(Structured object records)
—————
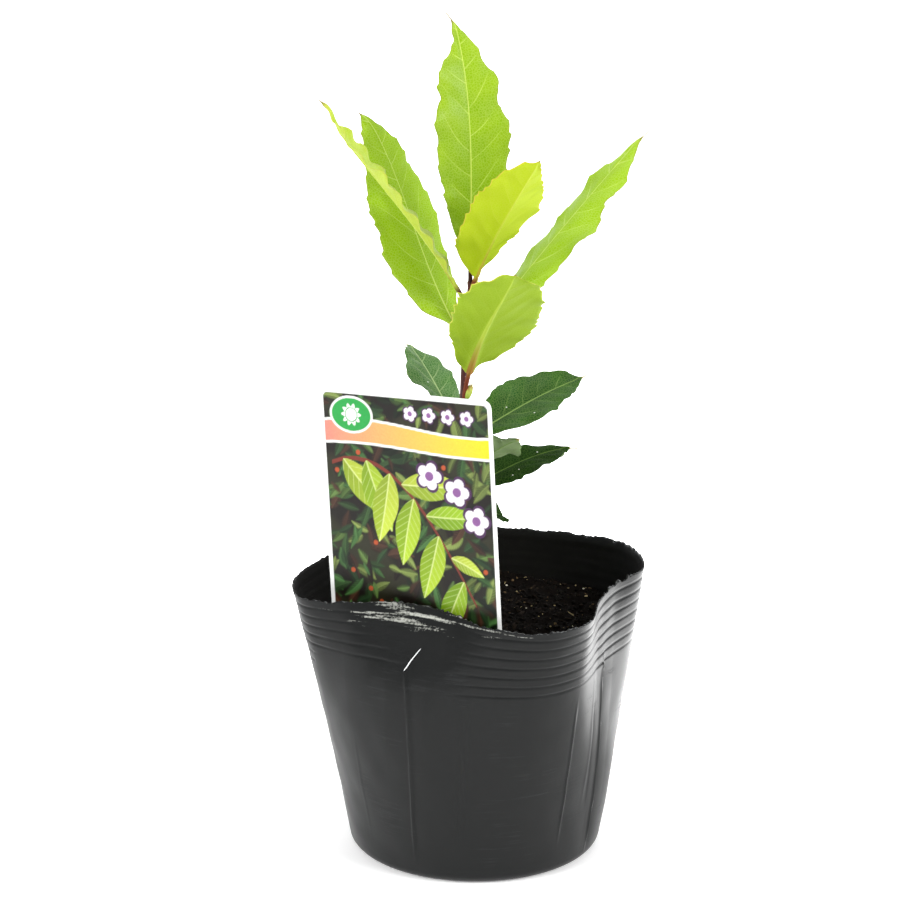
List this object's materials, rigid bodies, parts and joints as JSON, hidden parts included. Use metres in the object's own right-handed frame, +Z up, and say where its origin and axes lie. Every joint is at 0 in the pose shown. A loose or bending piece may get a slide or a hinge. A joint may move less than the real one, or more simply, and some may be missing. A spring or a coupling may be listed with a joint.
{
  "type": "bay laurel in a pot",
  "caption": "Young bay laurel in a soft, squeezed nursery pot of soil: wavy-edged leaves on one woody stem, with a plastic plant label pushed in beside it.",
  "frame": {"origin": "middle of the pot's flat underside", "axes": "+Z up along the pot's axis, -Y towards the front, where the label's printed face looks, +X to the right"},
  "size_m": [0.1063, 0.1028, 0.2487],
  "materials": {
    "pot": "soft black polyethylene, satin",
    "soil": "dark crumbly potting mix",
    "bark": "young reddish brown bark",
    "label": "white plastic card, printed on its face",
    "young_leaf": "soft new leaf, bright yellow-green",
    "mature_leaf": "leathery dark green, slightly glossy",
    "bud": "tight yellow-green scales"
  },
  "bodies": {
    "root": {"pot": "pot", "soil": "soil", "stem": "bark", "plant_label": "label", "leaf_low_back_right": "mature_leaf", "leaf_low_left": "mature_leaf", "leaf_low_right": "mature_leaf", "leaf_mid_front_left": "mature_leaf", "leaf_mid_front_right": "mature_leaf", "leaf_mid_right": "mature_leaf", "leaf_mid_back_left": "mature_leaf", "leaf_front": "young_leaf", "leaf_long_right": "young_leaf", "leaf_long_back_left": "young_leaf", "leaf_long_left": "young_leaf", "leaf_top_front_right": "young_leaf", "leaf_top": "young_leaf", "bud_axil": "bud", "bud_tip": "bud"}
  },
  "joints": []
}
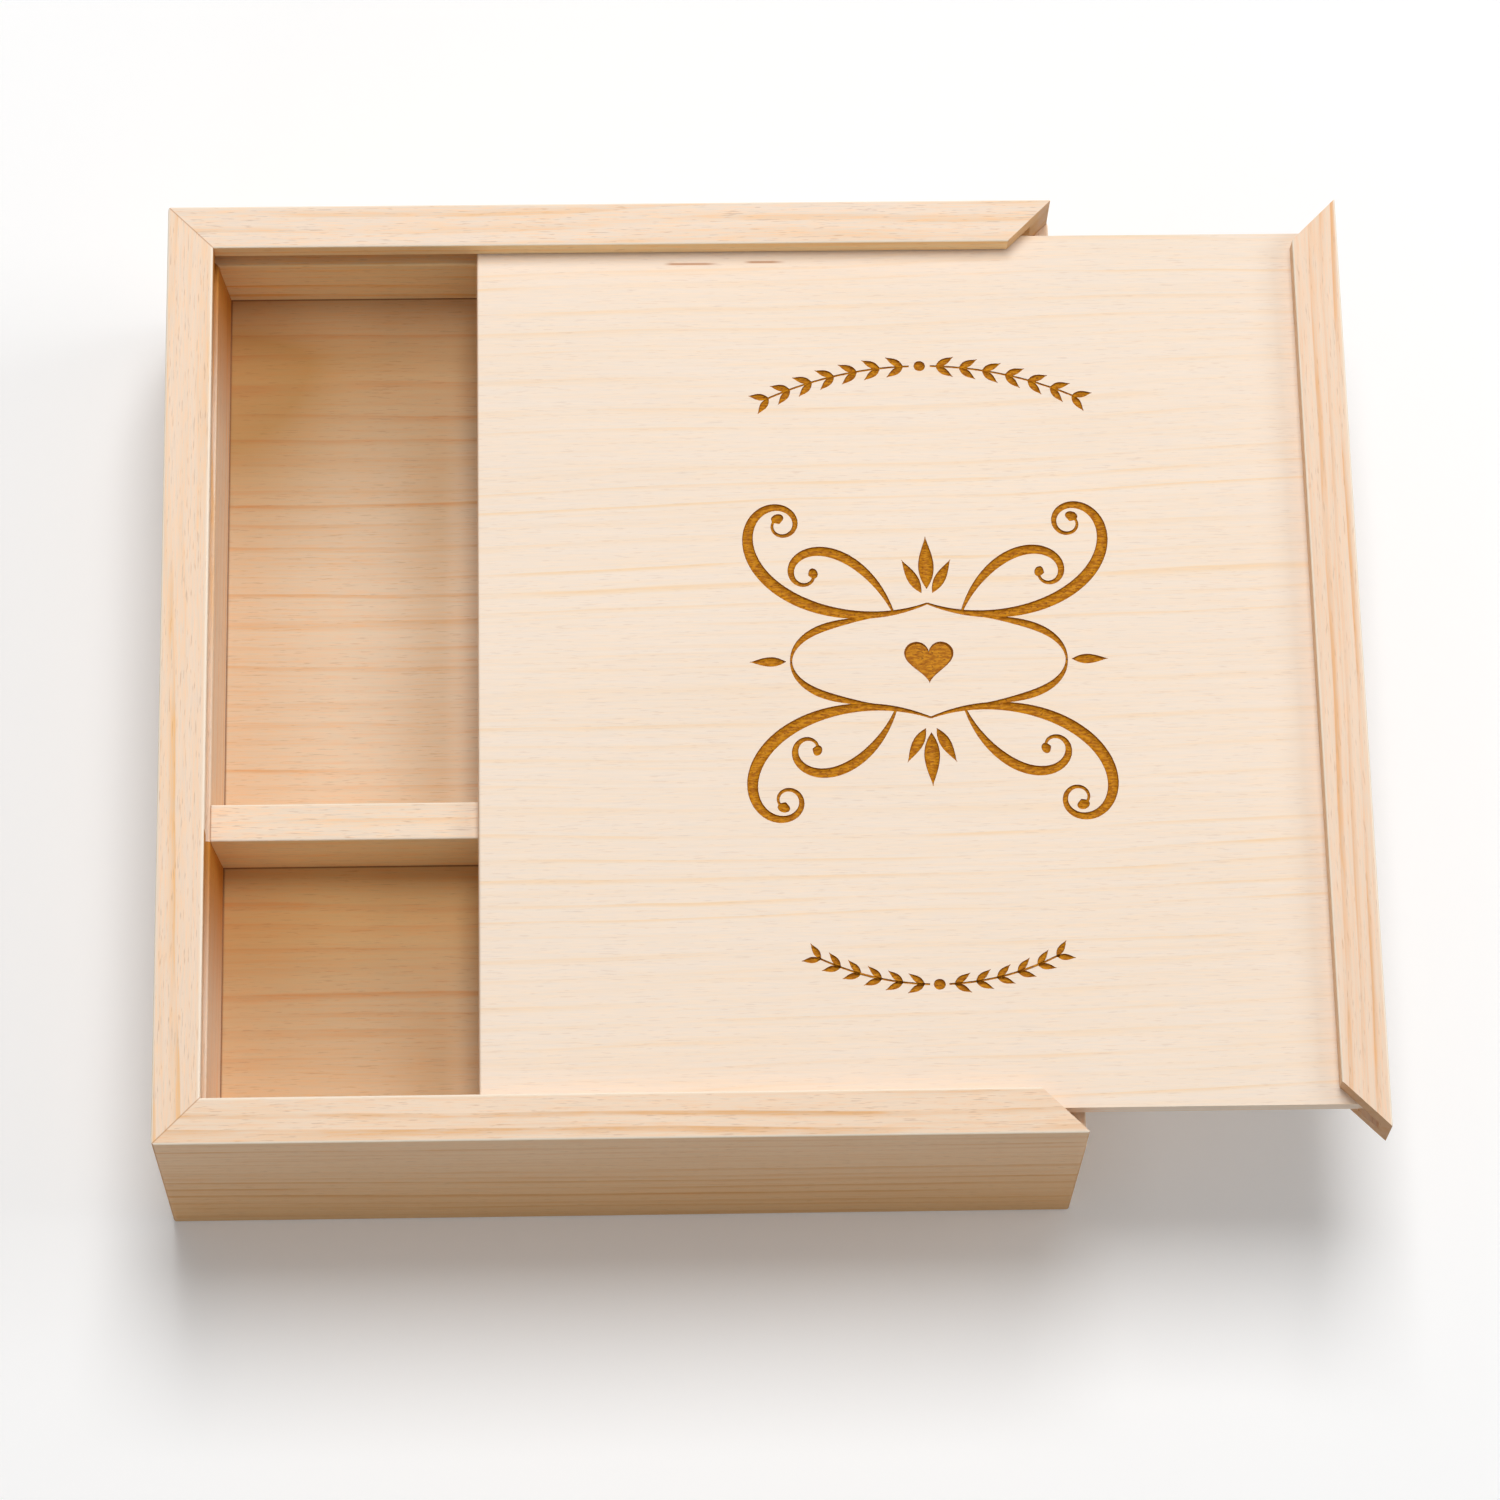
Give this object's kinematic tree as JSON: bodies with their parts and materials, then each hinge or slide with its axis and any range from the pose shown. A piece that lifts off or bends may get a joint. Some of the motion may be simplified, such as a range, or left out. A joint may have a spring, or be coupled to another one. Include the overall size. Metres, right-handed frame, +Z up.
—————
* _Short task_
Extract the listing in its entirety and repeat it exactly.

* _Complete response_
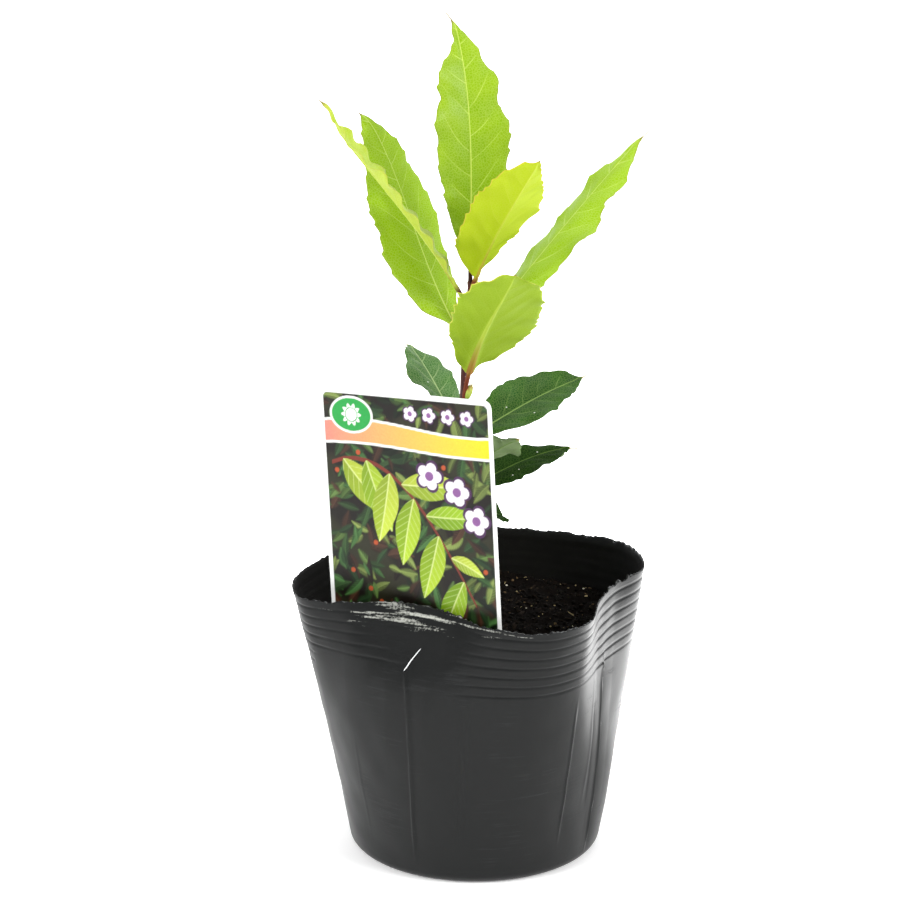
List this object's materials, rigid bodies, parts and joints as JSON, hidden parts included. Use metres in the object's own right-handed frame, +Z up, and say where its origin and axes lie. Every joint is at 0 in the pose shown. A loose or bending piece may get a slide or a hinge. A joint may move less than the real one, or more simply, and some may be missing. A spring or a coupling may be listed with a joint.
{
  "type": "bay laurel in a pot",
  "caption": "Young bay laurel in a soft, squeezed nursery pot of soil: wavy-edged leaves on one woody stem, with a plastic plant label pushed in beside it.",
  "frame": {"origin": "middle of the pot's flat underside", "axes": "+Z up along the pot's axis, -Y towards the front, where the label's printed face looks, +X to the right"},
  "size_m": [0.1063, 0.1028, 0.2487],
  "materials": {
    "pot": "soft black polyethylene, satin",
    "soil": "dark crumbly potting mix",
    "bark": "young reddish brown bark",
    "label": "white plastic card, printed on its face",
    "young_leaf": "soft new leaf, bright yellow-green",
    "mature_leaf": "leathery dark green, slightly glossy",
    "bud": "tight yellow-green scales"
  },
  "bodies": {
    "root": {"pot": "pot", "soil": "soil", "stem": "bark", "plant_label": "label", "leaf_low_back_right": "mature_leaf", "leaf_low_left": "mature_leaf", "leaf_low_right": "mature_leaf", "leaf_mid_front_left": "mature_leaf", "leaf_mid_front_right": "mature_leaf", "leaf_mid_right": "mature_leaf", "leaf_mid_back_left": "mature_leaf", "leaf_front": "young_leaf", "leaf_long_right": "young_leaf", "leaf_long_back_left": "young_leaf", "leaf_long_left": "young_leaf", "leaf_top_front_right": "young_leaf", "leaf_top": "young_leaf", "bud_axil": "bud", "bud_tip": "bud"}
  },
  "joints": []
}
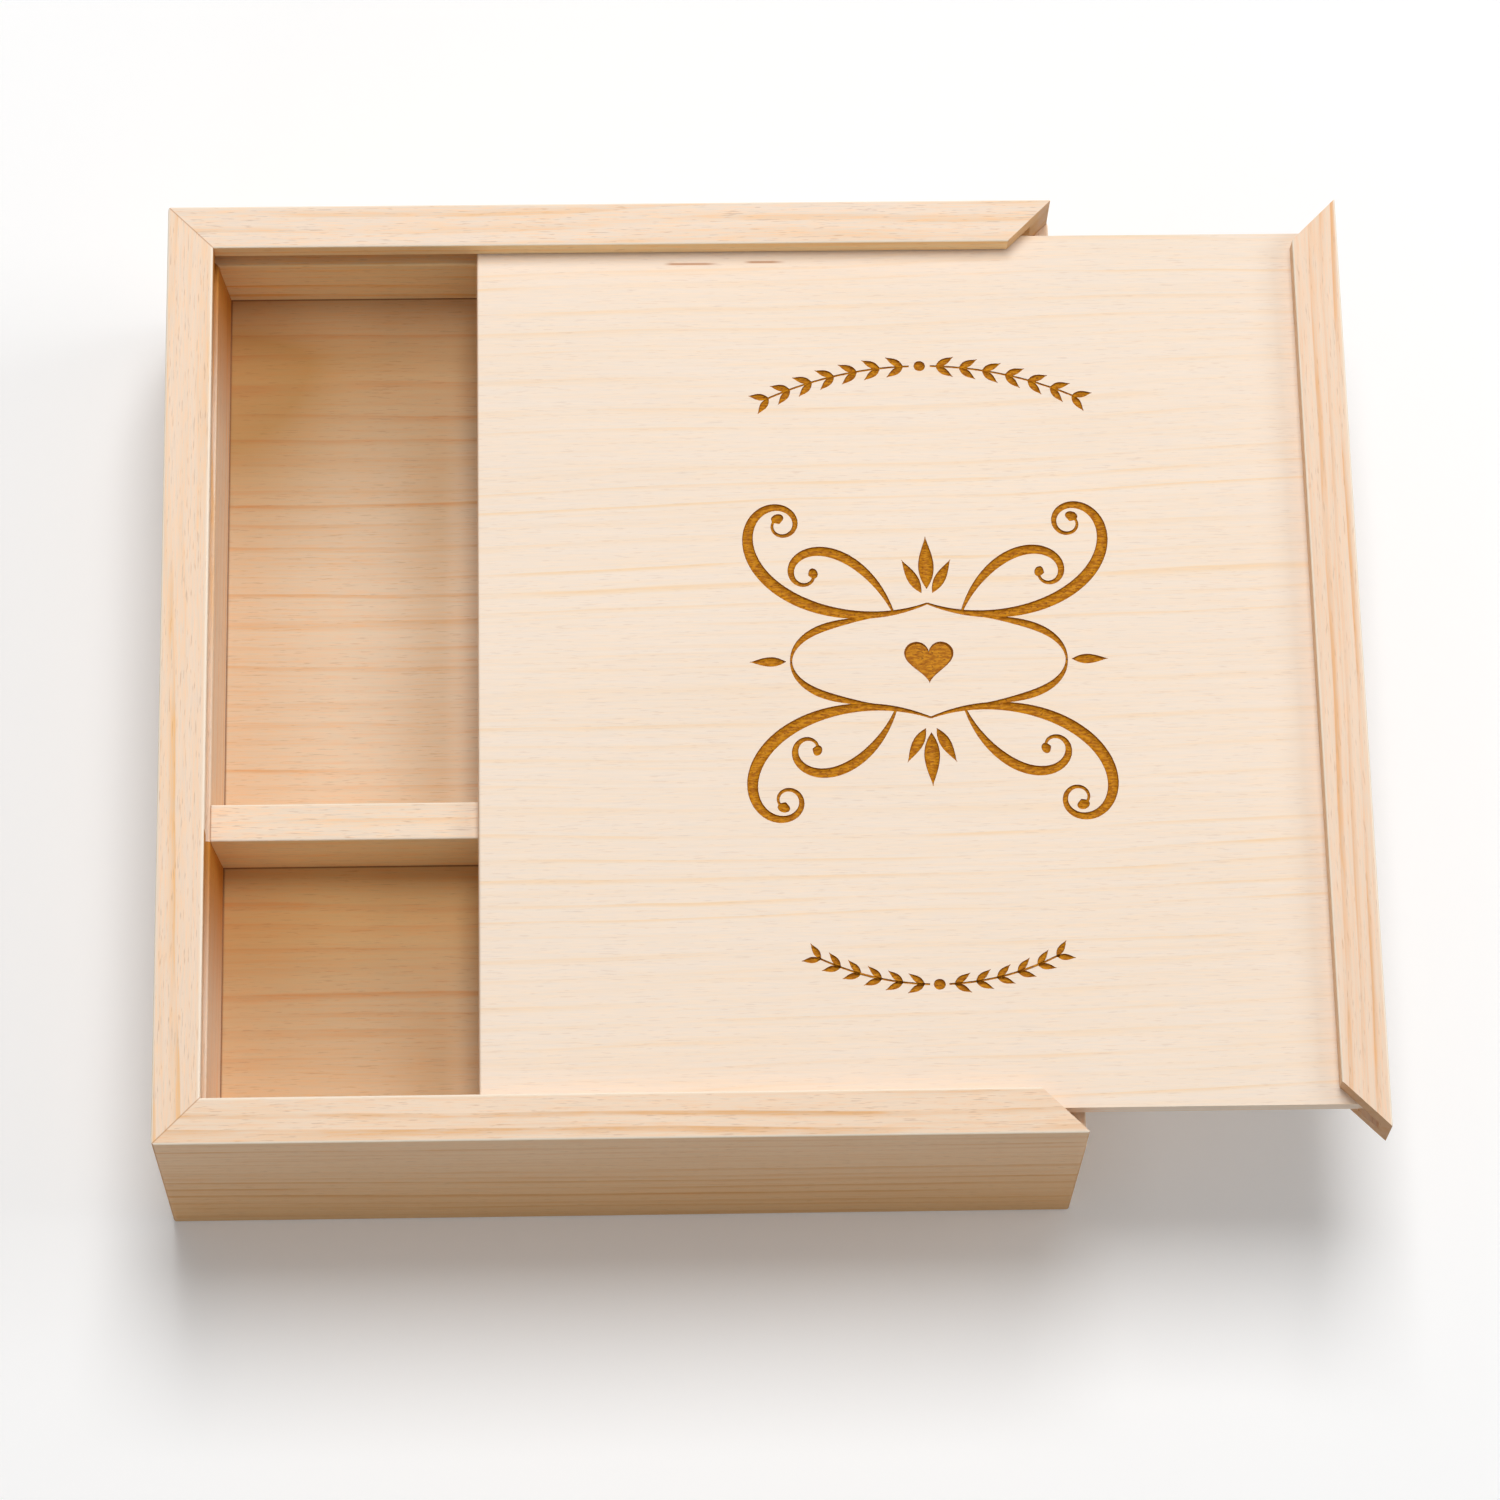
Give this object's kinematic tree as JSON: bodies with their parts and materials, then each hinge or slide with its axis and any range from the pose shown. A piece that lifts off or bends may get a joint. Some of the motion may be simplified, such as a range, or left out. A joint may have a spring, or be coupled to another one. Include the overall size. Metres, right-handed frame, +Z up.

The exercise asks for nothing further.